Task prompt:
Scan the listing below for the word "object" and state how many lines hold it. Write nothing but the number.

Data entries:
....

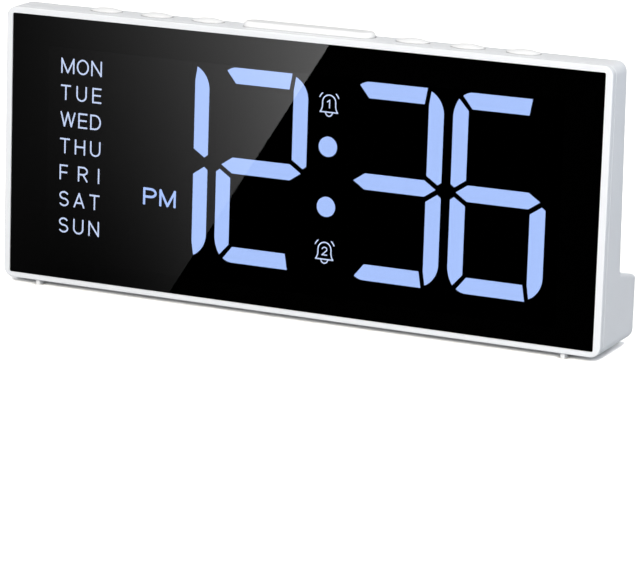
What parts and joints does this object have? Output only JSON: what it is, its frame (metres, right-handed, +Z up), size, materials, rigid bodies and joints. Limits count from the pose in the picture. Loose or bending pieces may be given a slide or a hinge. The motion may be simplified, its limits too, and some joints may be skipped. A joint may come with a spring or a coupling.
{
  "type": "day clock",
  "caption": "Table clock with a wide dark window, large lit digits, a column of weekdays and a row of push buttons along its top.",
  "frame": {"origin": "on the table, under the middle of the clock's bounding box", "axes": "+X to the right of someone who reads the clock, +Y to the back, +Z up"},
  "size_m": [0.26, 0.035, 0.1139],
  "materials": {
    "white_case": "satin",
    "white_button": "satin",
    "smoked_window": "polished",
    "black_film": "smooth",
    "black_plastic": "matt",
    "circuit_board": "satin",
    "chip_package": "matt",
    "chip_black": "matt",
    "tin_plate": "bright",
    "steel_screw": "bright",
    "socket_plastic": "matt",
    "ribbon_white": "satin",
    "foot_rubber": "matt",
    "speaker_paper": "matt",
    "lead_red": "satin",
    "guide_dark": "frosted",
    "guide_lit": "frosted, glows blue-white",
    "plunger_plastic": "matt"
  },
  "bodies": {
    "clock_body": {"alarm_guides": "guide_lit", "am_pm_guides": "guide_lit", "battery_contacts": "tin_plate", "board_screws": "steel_screw", "button_board": "circuit_board", "button_board_screws": "steel_screw", "button_ribbon": "ribbon_white", "case_screws": "steel_screw", "clock_crystal": "tin_plate", "coin_cell": "tin_plate", "colon_dots": "guide_lit", "controller_chip": "chip_black", "dark_segments": "guide_dark", "digit_hour_tens": "guide_lit", "digit_hour_units": "guide_lit", "digit_minute_tens": "guide_lit", "digit_minute_units": "guide_lit", "display_lens": "smoked_window", "display_reflector": "black_plastic", "feet": "foot_rubber", "front_frame": "white_case", "led_board": "circuit_board", "led_chips": "chip_package", "mask_film": "black_film", "power_board": "circuit_board", "power_board_screws": "steel_screw", "power_leads": "lead_red", "rear_housing": "white_case", "ribbon_sockets": "socket_plastic", "speaker_cone": "speaker_paper", "speaker_frame": "chip_black", "speaker_leads": "lead_red", "speaker_magnet": "tin_plate", "tact_switches": "chip_black", "usb_c_socket": "tin_plate", "weekday_guides": "guide_lit"},
    "button_alarm_1_body": {"button_alarm_1": "white_button", "plunger_alarm_1": "plunger_plastic"},
    "button_alarm_2_body": {"button_alarm_2": "white_button", "plunger_alarm_2": "plunger_plastic"},
    "button_set_body": {"button_set": "white_button", "plunger_set": "plunger_plastic"},
    "button_down_body": {"button_down": "white_button", "plunger_down": "plunger_plastic"},
    "button_up_body": {"button_up": "white_button", "plunger_up": "plunger_plastic"},
    "button_dimmer_body": {"button_dimmer": "white_button", "plunger_dimmer": "plunger_plastic"},
    "snooze_body": {"snooze_button": "white_button", "snooze_plungers": "plunger_plastic"},
    "battery_door_body": {"battery_door": "white_case", "battery_door_screw": "steel_screw"}
  },
  "joints": [
    {"name": "button_alarm_1_press", "type": "slide", "parent": "clock_body", "child": "button_alarm_1_body", "axis": [0, 0, -1], "range_m": [0, 0.0006], "stiffness_N_per_m": 1200, "springref_m": -0.0002},
    {"name": "button_alarm_2_press", "type": "slide", "parent": "clock_body", "child": "button_alarm_2_body", "axis": [0, 0, -1], "range_m": [0, 0.0006], "stiffness_N_per_m": 1200, "springref_m": -0.0002},
    {"name": "button_set_press", "type": "slide", "parent": "clock_body", "child": "button_set_body", "axis": [0, 0, -1], "range_m": [0, 0.0006], "stiffness_N_per_m": 1200, "springref_m": -0.0002},
    {"name": "button_down_press", "type": "slide", "parent": "clock_body", "child": "button_down_body", "axis": [0, 0, -1], "range_m": [0, 0.0006], "stiffness_N_per_m": 1200, "springref_m": -0.0002},
    {"name": "button_up_press", "type": "slide", "parent": "clock_body", "child": "button_up_body", "axis": [0, 0, -1], "range_m": [0, 0.0006], "stiffness_N_per_m": 1200, "springref_m": -0.0002},
    {"name": "button_dimmer_press", "type": "slide", "parent": "clock_body", "child": "button_dimmer_body", "axis": [0, 0, -1], "range_m": [0, 0.0006], "stiffness_N_per_m": 1200, "springref_m": -0.0002},
    {"name": "snooze_press", "type": "slide", "parent": "clock_body", "child": "snooze_body", "axis": [0, 0, -1], "range_m": [0, 0.0006], "stiffness_N_per_m": 1200, "springref_m": -0.0002},
    {"name": "battery_door_lift_off", "type": "slide", "parent": "clock_body", "child": "battery_door_body", "axis": [0, 0.9999, -0.014], "range_m": [0, 0.018]}
  ]
}
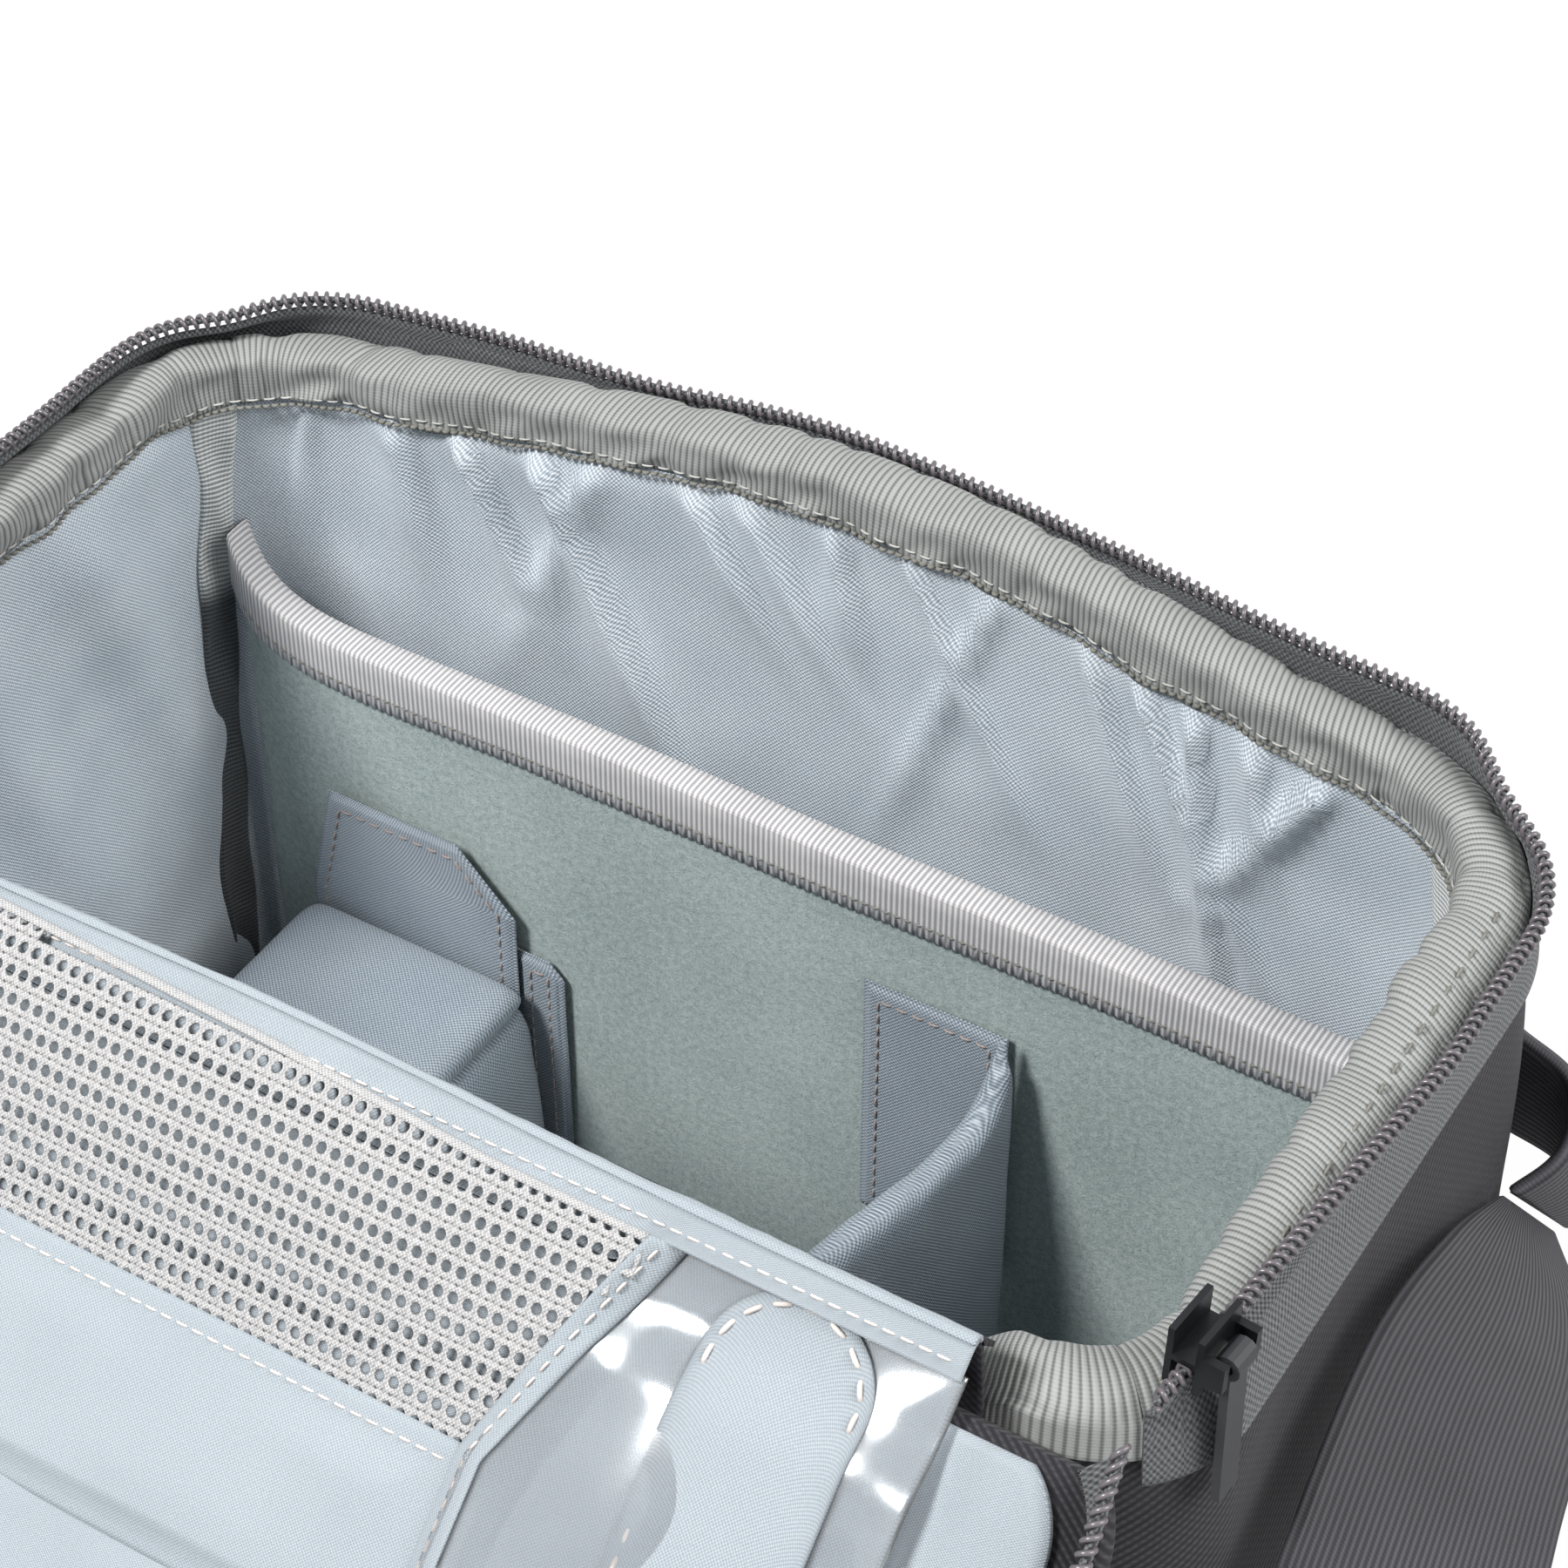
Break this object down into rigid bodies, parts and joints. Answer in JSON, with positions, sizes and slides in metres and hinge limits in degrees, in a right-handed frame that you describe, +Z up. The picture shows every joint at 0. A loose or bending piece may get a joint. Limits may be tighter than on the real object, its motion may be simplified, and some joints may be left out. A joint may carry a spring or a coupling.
{
  "type": "camera shoulder bag",
  "caption": "Padded shoulder bag with its zipped lid folded open, a tablet pocket and two movable dividers inside, a net and card pocket in the lid, and a wide webbing strap.",
  "frame": {"origin": "middle of the flat underside of the base, on the surface that the bag stands on", "axes": "+X along the bag's length to the tablet pocket user's right, +Y from the front to the rear wall, +Z up"},
  "size_m": [0.3928, 0.319, 0.2533],
  "materials": {
    "shell": "charcoal twill",
    "lining": "blue-grey coated nylon, slight sheen",
    "binding": "ribbed grosgrain",
    "loop_cloth": "brushed loop pile",
    "divider_cloth": "nylon with a slight sheen",
    "net": "knitted net",
    "window": "clear flexible sheet",
    "zip_tape": "knitted tape",
    "zip_coil": "moulded coil",
    "slider": "dark painted die-cast",
    "pull": "matte",
    "webbing": "woven webbing, ribs along it",
    "pad_cloth": "charcoal twill over foam",
    "buckle": "satin moulded"
  },
  "bodies": {
    "bag": {"base_panel": "shell", "left_wall": "shell", "rear_wall": "shell", "right_wall": "shell", "front_wall": "shell", "left_lining": "lining", "rear_lining": "lining", "right_lining": "lining", "front_lining": "lining", "floor_pad": "lining", "rim_binding": "binding", "corner_tape_rear_left": "binding", "corner_tape_rear_right": "binding", "corner_tape_front_right": "binding", "corner_tape_front_left": "binding", "tablet_pocket_panel": "loop_cloth", "tablet_pocket_binding": "binding", "body_zip_tape": "zip_tape", "body_zip_coil": "zip_coil", "lid_hinge_strip": "shell", "front_pouch": "shell", "front_pouch_binding": "binding", "strap_loop_left": "webbing", "strap_loop_right": "webbing", "strap_drop_left": "webbing", "strap_drop_right": "webbing", "strap_run": "webbing", "strap_tail": "webbing"},
    "lid": {"lid_panel": "shell", "lid_lining": "lining", "lid_hem": "lining", "lid_zip_tape": "zip_tape", "lid_zip_coil": "zip_coil", "lid_net_pocket": "net", "lid_net_seam": "lining", "card_window": "window", "card_window_tape": "lining", "card_window_patch": "lining", "handle_anchor_left": "webbing", "handle_anchor_right": "webbing"},
    "handle": {"carry_handle": "webbing"},
    "left_divider": {"left_divider_post": "divider_cloth", "left_divider_rear_tab": "divider_cloth", "left_divider_front_tab": "divider_cloth"},
    "shelf": {"shelf_flap": "divider_cloth", "shelf_rear_tab": "divider_cloth", "shelf_front_tab": "divider_cloth"},
    "right_divider": {"right_divider_panel": "divider_cloth", "right_divider_rear_tab": "divider_cloth", "right_divider_front_tab": "divider_cloth"},
    "slider_left": {"zip_slider_left": "slider"},
    "slider_right": {"zip_slider_right": "slider"},
    "pull_left": {"zip_pull_left": "pull"},
    "pull_right": {"zip_pull_right": "pull"},
    "shoulder_pad": {"shoulder_pad": "pad_cloth"},
    "buckle": {"strap_buckle": "buckle"}
  },
  "joints": [
    {"name": "lid_hinge", "type": "hinge", "parent": "bag", "child": "lid", "pos_m": [0, -0.083, 0.251], "axis": [1, 0, 0], "range_deg": [-222, 0]},
    {"name": "handle_hinge", "type": "hinge", "parent": "lid", "child": "handle", "pos_m": [0, -0.15272, 0.16105], "axis": [1, 0, 0], "range_deg": [-48, 132]},
    {"name": "left_divider_slide", "type": "slide", "parent": "bag", "child": "left_divider", "axis": [1, 0, 0], "range_m": [-0.01, 0.03]},
    {"name": "shelf_hinge", "type": "hinge", "parent": "left_divider", "child": "shelf", "pos_m": [-0.06, 0, 0.1153], "axis": [0, 1, 0], "range_deg": [0, 100]},
    {"name": "right_divider_slide", "type": "slide", "parent": "bag", "child": "right_divider", "axis": [1, 0, 0], "range_m": [-0.025, 0.035]},
    {"name": "slider_left_slide", "type": "slide", "parent": "bag", "child": "slider_left", "axis": [0, 1, 0], "range_m": [0, 0.066]},
    {"name": "slider_right_slide", "type": "slide", "parent": "bag", "child": "slider_right", "axis": [0.0785, 0.9955, -0.0533], "range_m": [0, 0.066]},
    {"name": "pull_left_hinge", "type": "hinge", "parent": "slider_left", "child": "pull_left", "pos_m": [-0.1392, -0.066, 0.2478], "axis": [0, 1, 0], "range_deg": [0, 140]},
    {"name": "pull_right_hinge", "type": "hinge", "parent": "slider_right", "child": "pull_right", "pos_m": [0.14149, -0.06629, 0.2479], "axis": [0.0785, 0.9955, -0.0533], "range_deg": [-150, 0]},
    {"name": "pad_slide", "type": "slide", "parent": "bag", "child": "shoulder_pad", "axis": [1, 0, 0], "range_m": [-0.005, 0.012]},
    {"name": "buckle_slide", "type": "slide", "parent": "bag", "child": "buckle", "axis": [1, 0, 0], "range_m": [-0.003, 0.016]}
  ]
}
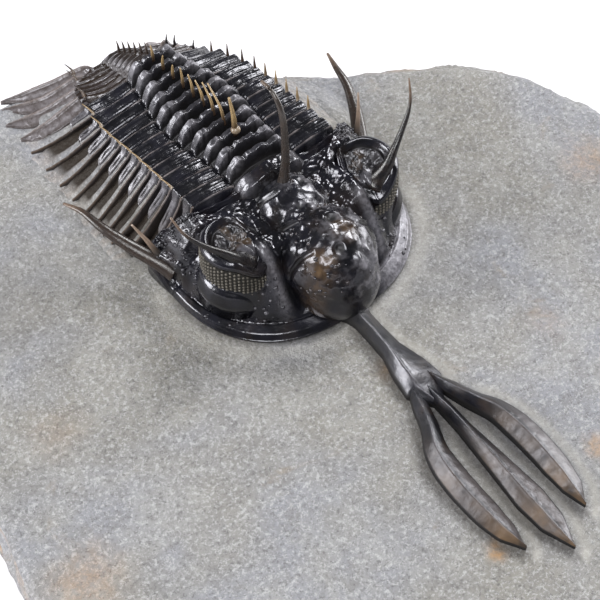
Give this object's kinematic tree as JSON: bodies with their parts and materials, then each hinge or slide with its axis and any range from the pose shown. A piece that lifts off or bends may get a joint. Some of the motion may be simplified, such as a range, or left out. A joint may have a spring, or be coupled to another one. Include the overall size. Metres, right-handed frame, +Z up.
{
  "type": "trident trilobite fossil on its stone slab",
  "caption": "Spiny trilobite with a leaf-tined trident on its snout, raised horns and rows of spines, on a broken slab of grey limestone.",
  "frame": {"origin": "centre of the slab's box, on its flat underside", "axes": "+Z up out of the slab, the trilobite's head and trident point along -Y, its left side lies along +X"},
  "size_m": [0.093, 0.093, 0.0392],
  "materials": {
    "limestone": "matt, broken",
    "shell": "glossy black calcite with tan spines"
  },
  "bodies": {
    "root": {"matrix": "limestone", "cephalon": "shell", "thorax_segment_01": "shell", "thorax_segment_02": "shell", "thorax_segment_03": "shell", "thorax_segment_04": "shell", "thorax_segment_05": "shell", "thorax_segment_06": "shell", "thorax_segment_07": "shell", "thorax_segment_08": "shell", "thorax_segment_09": "shell", "thorax_segment_10": "shell", "thorax_segment_11": "shell", "pygidium": "shell"}
  },
  "joints": []
}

....

Correct answer:
3